UCL Experimental Particle Physics Consolidated Grant (2022-2025)

Experimental particle physics studies extremely small sizes, or equivalently high energies. We seek to understand the nature of the physical universe in terms of fundamental forces and particles to answer the simple question: how did our universe evolve? Experiments capable of reaching these extremes are technically demanding, requiring precision detectors which can operate in hostile environments, particle accelerators which can collide beams at very high energies, super-sensitive detectors capable of identifying very rare decays, high-speed electronics to read a million pieces of information per second & software to analyse petabytes of data using the latest data-mining techniques.

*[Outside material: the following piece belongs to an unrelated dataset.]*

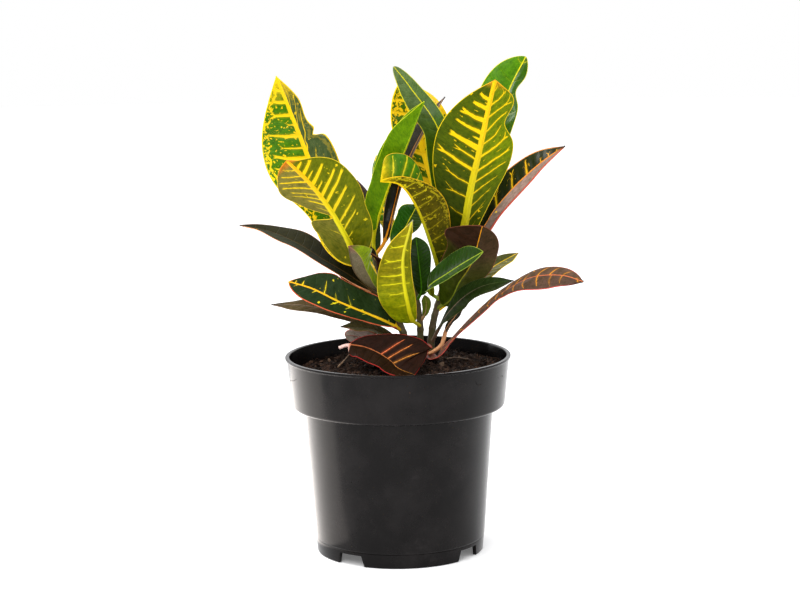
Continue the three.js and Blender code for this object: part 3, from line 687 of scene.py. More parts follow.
def leaf_face(name, ground, bold, sheen, gloss, mirror):
    """The finish of one face of every leaf, from the colours and sizes stored on its mesh.

    ground names the stored colour between the marks, bold scales how far the coloured veins show
    through on this face, sheen is its roughness, gloss its wet shine and mirror its specular level.
    """
    material, shader, where = finish(name)

    def stored(label, out="Vector"):
        return where.add("ShaderNodeAttribute", attribute_name=label, out=out)

    count, across, seed = stored("leaf_place").split()
    from_rib, from_edge, spacing = stored("leaf_reach").split()
    reach, vein_band, fork = stored("leaf_vein").split()
    rib_band, edge_band, network = stored("leaf_bands").split()
    blotch, freckle, shine = stored("leaf_habit").split()
    shifted = where.add("ShaderNodeCombineXYZ", {0: seed * 0.37, 1: seed * 0.11, 2: seed * 0.23})
    spot = where.vector("ADD", shifted)
    side = across.math("GREATER_THAN", 0.0)
    out = abs(across)

    # Side veins: each tapers to its own reach, where it forks towards its neighbours.
    ragged = spot.noise(480, 3, 0.6) - 0.5
    count = count + (spot.noise(120, 2) - 0.5) * 0.22
    number = count.math("FLOOR") + side * 31.7 + seed * 7.1
    phase = count.math("FRACT")
    dice = where.add("ShaderNodeTexWhiteNoise", {"W": number}, noise_dimensions="1D")
    split = (out - reach * (0.5 + dice * 0.45)).larger(0.0)
    forks = (dice + fork * 0.25).ramp(0.6, 0.7) * fork
    off_line = abs(abs(phase - 0.5) - split * forks) * spacing + ragged * 0.6
    width = vein_band * (1.25 - (out / reach) * 0.6 - split * forks * 0.5)
    shown = vein_band.ramp(0.03, 0.12)
    vein = off_line.ramp(width + 0.16, width - 0.12) * out.ramp(reach + 0.05, reach - 0.04) * shown

    # Thin veins halfway between, broken into dashes.
    gaps = spot.noise(330, 2).ramp(0.6, 0.66)
    half_line = (0.5 - abs(phase - 0.5)) * spacing + ragged * 1.2
    thin = half_line.ramp(vein_band * 0.3 + 0.12, vein_band * 0.3 - 0.1) * gaps
    thin = thin * vein_band.ramp(0.2, 0.5) * out.ramp(0.9, 0.6)

    # Flecks that join the vein ends inside the margin, and teeth along it.
    belt = abs(from_edge - 2.6 - abs(phase - 0.5) * 3.2) + ragged * 2.2
    belt = belt.ramp(1.1, 0.45) * spot.noise(340, 3).ramp(0.4, 0.5) * network
    fringe = from_edge.ramp(7.5, 0.5) * 0.12
    teeth = (spot.noise(560, 2) + fringe).ramp(0.645, 0.685) * network

    # Blotches run out along the veins; freckles are small specks.
    drawn = where.add("ShaderNodeCombineXYZ", {0: count * 1.7, 1: across * 1.9, 2: seed})
    cloud = drawn.noise(1.6, 4, 0.62) + ragged * 0.35
    splash = cloud.ramp(0.76 - blotch * 0.45, 0.8 - blotch * 0.45) * blotch.ramp(0.0, 0.08)
    bend = where.add("ShaderNodeTexNoise", {"Vector": spot, "Scale": 600.0}, out=1)
    bent = spot.vector("ADD", bend.vector("SCALE", 0.003))
    cells = where.add("ShaderNodeTexVoronoi", {"Vector": bent, "Scale": 230.0}, out="Distance")
    cell_dice = where.add("ShaderNodeTexVoronoi", {"Vector": bent, "Scale": 230.0}, out="Color")
    lucky, large, _ = cell_dice.split()
    bound = 0.07 + large * 0.1
    speck = cells.ramp(bound + 0.07, bound) * lucky.math("LESS_THAN", freckle)
    marks = vein.larger(thin * 0.8).larger(belt).larger(teeth).larger(splash).larger(speck * 0.85)
    marks = marks * bold

    # The ground, darker in patches and along the veins' run, and then all that lies on it.
    rib = (from_rib + ragged * 0.5).ramp(rib_band + 0.2, rib_band - 0.15)
    margin = from_edge.ramp(edge_band + 0.12 + ragged * 0.3, edge_band - 0.1)
    mottle = spot.noise(240, 4, 0.6)
    patches = mottle.ramp(0.35, 0.75) * 0.55
    streaky = drawn.noise(4.5, 4, 0.6).ramp(0.42, 0.66) * 0.6
    halo = off_line.ramp(width + 1.5, width) * out.ramp(reach, reach - 0.3) * shown * bold * 0.16
    colour = patches.pick(stored(ground, "Color"), (0.3, 0.4, 0.2), "MULTIPLY")
    colour = streaky.pick(colour, (0.45, 0.62, 0.4), "MULTIPLY")
    colour = halo.pick(colour, stored("leaf_streak", "Color"))
    colour = marks.pick(colour, stored("leaf_streak", "Color"))
    colour = rib.pick(colour, stored("leaf_rib", "Color"))
    furrow = off_line.ramp(0.0, 0.9) * 0.5 + mottle * 0.22 + spot.noise(1400, 2) * 0.12
    dress(shader, {
        "Base Color": margin.pick(colour, stored("leaf_edge", "Color")),
        "Roughness": sheen + mottle * 0.12 + marks * 0.05,
        "Coat Weight": spot.noise(55, 2).ramp(0.45, 0.62) * shine * gloss,
        "Coat Roughness": 0.19,
        "Specular IOR Level": mirror,
        "Normal": furrow.bump(0.55, 0.0005)})
    return material


upper_skin = leaf_face("leaf_upper", "leaf_upper", 1.0, 0.28, 0.6, 0.1)
under_skin = leaf_face("leaf_under", "leaf_under", 0.95, 0.42, 0.0, 0.05)
old_skin = leaf_face("old_leaf_upper", "leaf_upper", 1.0, 0.42, 0.1, 0.03)


def both(value):
    """A pair as it is, and anything else twice: a value for each half or each end of a leaf."""
    return value if isinstance(value, tuple) and len(value) == 2 else (value, value)


def blend(base, tip, share):
    """Values that pass from base to tip as the share goes from 0 to 1."""
    return np.array(base, float) * (1 - share) + np.array(tip, float) * share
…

This is a "consolidated grant", underpinning the base of highly skilled research & technical staff which allows UCL to lead projects at the very highest levels. It provides the support that allows the group to effectively train PhD students & young post-doc researchers. The science this will support includes:
- Understand the properties and exact nature of the Higgs boson, search for new physics at the LHC, and upgrade the ATLAS experiment.
- Measure with exquisite precision the magnetic dipole moment of the muon, the heavier version of the electron, confronting a long-standing anomaly which may indicate new fundamental physics.
- Understand why we live in a universe dominated by matter rather than anti-matter, in contrast to the conditions immediately after the Big Bang. Neutrino oscillations, which may show a difference between the behaviour of neutrinos and anti-neutrinos, are studied with the NOvA experiment, and soon with the massive DUNE experiment that we are helping to construct. UCL will analyse data from SuperNEMO and the new LEGEND experiment, which will search for the incredibly rare process whereby matter is spontaneously created inside the nucleus when it undergoes double-beta decay, yielding insights into how the cosmological matter-antimatter asymmetry may have arisen.
- Seek evidence for dark matter (DM), that makes up the majority of matter in the universe, with the LZ experiment that is sensitive to the fleeting signatures that DM particles in our galaxy leave if they bounce off atoms in the detector.
- Search for phenomena at extremely high energies, well beyond the reach of man-made accelerators. The PUEO experiment searches for ultra-high energy neutrino interactions in Antarctica.
- Look for evidence of exceedingly rare processes whereby a muon converts into 1 or 3 electrons; observing this process would be a clear sign of new physics.
- Develop new accelerator and detector technologies for future experiments. We are looking at paradigm-shifting accelerator technologies that may allow us to achieve higher energies in compact devices through the AWAKE project. We perform underpinning R&D that will allow us to build the next-generation of 10x larger underground detectors for DM and other rare event searches.
- Seek to test the long-established theory of QED in new, extreme environments similar to those found in astrophysical objects through the LUXE experiment.
- Deploy novel quantum technologies to dramatically improve the the prospect of measuring the neutrino mass, and consider how particle physics computations can be carried out vastly quicker on quantum computers.
- Share our results with other scientists and industry. Our accelerator and radiation measurement expertise can be applied to various sectors, and we cooperate with instrument manufacturers to develop better products for our own research and for other users. Of particular importance is our work to develop the use of proton beams for cancer treatment, building on our close relationship with UCL-Hospitals.

Some of this work is funded by other grants but is all underpinned by the technical expertise being supported by this grant, which is vital to secure the scientific progress and wider benefits that we seek.